Lipid-Vesicles Mediate Self-Limited Self-Assembly of Polymer-Grafted Janus Nanoparticles

Recent studies have extensively explored the interactions between nanoparticles (NPs) and lipid membranes. The fluidity and elasticity of lipid membranes allow them to deform and conform to the surface of adhering nanoparticles, with the extent of deformation determined by the competition between adhesive interactions and the membrane's curvature elasticity. An interesting consequence of these deformations is the emergence of long-range, membrane-curvature-mediated interactions between adhering NPs. Previous research have shown that surface modification of NPs into Janus nanoparticles, composed of one moiety that preferentially adheres to lipid membranes and the other that is hydrophilic and interacts repulsively with the membrane, can form highly ordered nanoclusters, some of which are Platonic solids. The organization of these clusters depends on the number of NPs adhering to the vesicle, and within these clusters, the NPs remain spatially separated. However, as more NPs adhere to the vesicle, these ordered nanostructures become disrupted, leading to disordered clusters in which some NPs undergo oligomerization.
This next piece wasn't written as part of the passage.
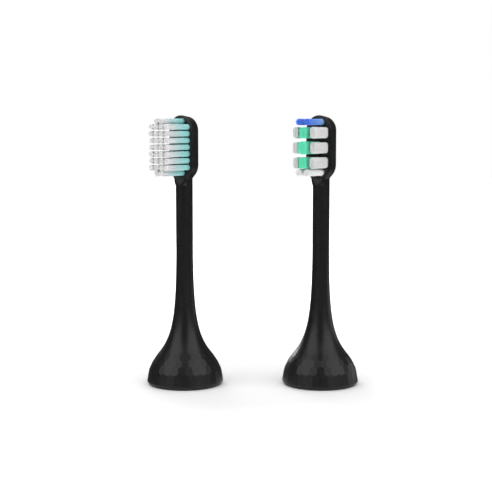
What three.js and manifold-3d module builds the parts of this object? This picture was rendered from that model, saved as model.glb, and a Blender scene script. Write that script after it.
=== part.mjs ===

Using extensive and large-scale molecular dynamics simulations, we demonstrate here that partial surface modification of NPs by grafting polymers, such as polyethylene glycol, to one moiety of the NPs, not only reliably prevents their oligomerization but also acts as a steric barrier that inhibits further NP adhesion to the vesicle. Consequently, polymer grafting provides an effective means to engineer tunable, highly ordered self-limited assemblies of NPs on vesicle scaffolds, where the number of NPs in the assembly is controlled by the polymer's molecular weight, their grafting density, and the diameters of both the NPs and the vesicle.